Recent research reveals the causes for US life expectancy decline for early generation X and late generation Y Americans.
Recent research conducted at Duke University (NC, USA) has exposed the myriad of causes leading to declining life expectancy for generation (Gen) X and Y Americans and has found that the leading causes vary for different subgroups defined by gender and race.
The study examined the cause of death for Americans born between 1946 and 1992, which encompasses five different age cohorts. To accomplish this the team studied data compiled from 1990 to 2016 in the Centers for Disease Control and Prevention Mortality Multiple Cause Files, comparing the results according to race and gender.

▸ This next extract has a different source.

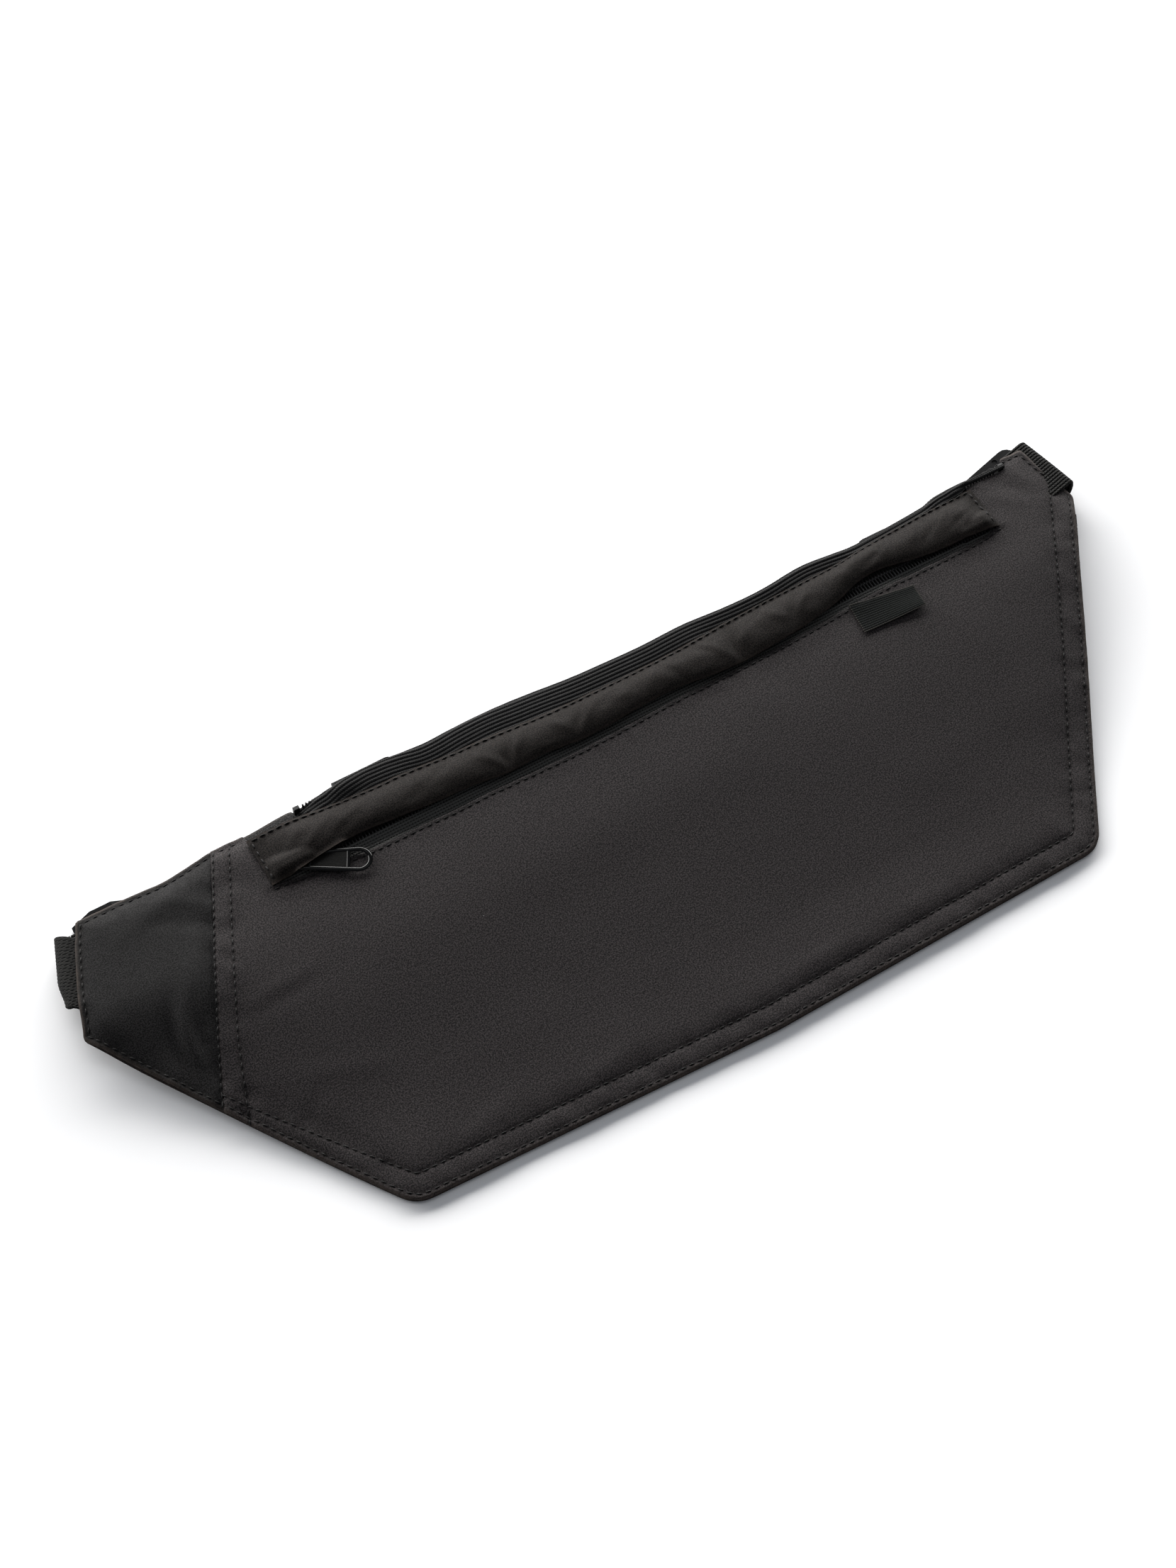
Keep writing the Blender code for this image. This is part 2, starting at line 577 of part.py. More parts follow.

The researchers found that mortality rates were increased for late Gen X and early Gen Y Americans, especially for non-Hispanic whites. This covered the age range of 27 to 45 years’ old. This was in addition to the previously established rise in mortality rates for the Baby-Boomer generation. The causes responsible for the increased mortality rates, however, differed between generations and, for Gen X and Y, even differed between separate demographics.
There were five overall leading causes of death that were consistent throughout each of the subgroups within the baby boomer generation. Co-author Emma Zang explained how “drug overdoses, external causes — such as traffic accidents and homicides, suicides, COPD (chronic obstructive pulmonary disease) and HIV/AIDS have contributed to the increase in mortality trends among Baby Boomers across all race, ethnic, and gender groups.”
For Gen X and Y, however, the causes for a decreasing life expectancy were far more divergent depending on gender and race. For non-Hispanic white people, both men and women, overdoses and alcohol-related issues represented the main driver for mortality. In comparison, for Hispanics, overdoses and suicides were the most prevalent causes of death. For non-Hispanic black women, the increase in diabetes-based mortalities was the main cause of death, while in non-Hispanic black men cancer, alcohol-related diseases and external causes were the most prominent causes.
The study period encompasses the great recession and the eruption of the opioid abuse crisis, which may account for the prevalence of overdoses as a leading cause of death for so many demographics, while the disparity in access to prescription opioids among different races may explain its omission from others.
This paper highlights the need for greater research into the unique challenges of younger generations and how these challenges may be affecting their life expectancy. “Social scientists and policymakers are aware of the financial burden for the younger generation, but the elevated mortality rate among them has largely been ignored,” the authors state.